The collection spans over one hundred-fifty years of Western history and represents a rich diversity of styles and subject matter. It begins with artist Joseph Hitchins in 1825, and includes such greats as Gerald Cassidy, John Clymer, Gerard C. Delano, Frank Tenney Johnson, William Moyers, O. C. Seltzer, and Harvey Otis Young, Bettina Steinke, and Barbara Latham.

All of the Taos Society of Artists comprising the Western American art colony are represented in this collection including: Kenneth Miller Adams, Oscar E. Berninghaus, E. L. Blumenschein, E. Irving Couse, Herbert Dunton, E. Martin Hennings, Victor Higgins, Bert Geer Phillips, Joseph H. Sharp, and Walter Ufer.

Also present in our collection are contemporary western artists. Through the eyes of all these artists, we gain an insight into the spirit and color of the West, vividly recreating the world of the open-range cowboy, the Indians, the buffalo, the trappers, traders and scouts, the settlers, the railroads, the rugged mountains, plains and deserts — a romantic and picturesque record of a period unique to America.
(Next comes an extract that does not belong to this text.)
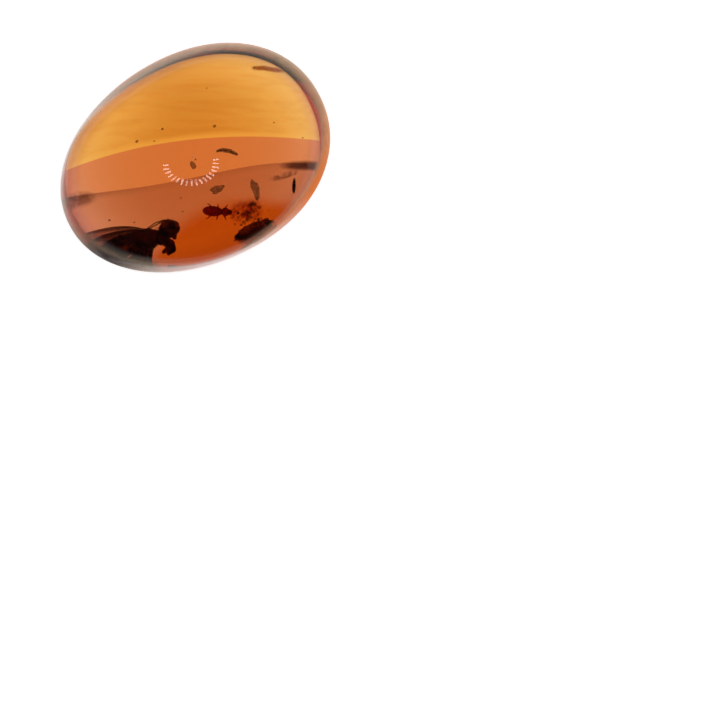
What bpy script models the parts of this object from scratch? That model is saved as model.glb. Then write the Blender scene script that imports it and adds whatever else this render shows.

The Regional and Contemporary Collection

The first collected artwork at the Arts Center was an outdoor corten steel sculpture by Chris Byars of Salida. The abstract, free-standing sculpture was garnered with money given by the Pueblo County Commissioners and the steel donated and rolled to specification by the CF & I Steel Corporation. This work set a standard to collect regional and contemporary art at the Arts Center.

The Regional and Contemporary Collection focuses on contemporary artists from Colorado and the Southwest, and has steadily grown over the past ten years. The collection includes an impressive collection of indoor and outdoor sculpture, paintings, ceramics, prints and photographs, as well as a large number of works by such artists as Orlin Helgoe and John Suhay. Our generous donors such as Francis King, Mrs. Helen Thatcher White, Mahlon and Maylan T. White have built this collection. More recently,in 2015, Charles and Jeanette Gilchrist White donated their collection of contemporary southwestern art consisting of nearly 100 pieces.



The Ruth Gast Historical and Southwest Collection

The Ruth Gast Historical and Southwest Collection consists of a significant collection of historic and contemporary bultos, retablos, crucifixes, Native American arts from the southwestern United States, and a collection of reverse appliqué molas from the San Blas Islands. The bulk of this collection was accumulated by Pueblo resident and collector Ruth Gast who donated it to the Arts Center in 1995.

Over the years, the Sangre de Cristo has received donations of objects from many local collectors, including Bishop Emeritus Arthur N. Tafoya’s generous gift in 2010 of a remarkable collection of santos, which more than tripled the Arts Center’s santos collection.



The Sculpture Garden

Consisting of 12 outdoor sculptures that filter throughout the Sangre de Cristo Arts and Conference Center Campus, the sculpture garden features a working fountain, kinetic sculptures and bronze statues that are representative of local and regional artists.  This combined with seasonal landscaping makes for an unintentional outdoor “gallery space” that can be enjoyed most of the year.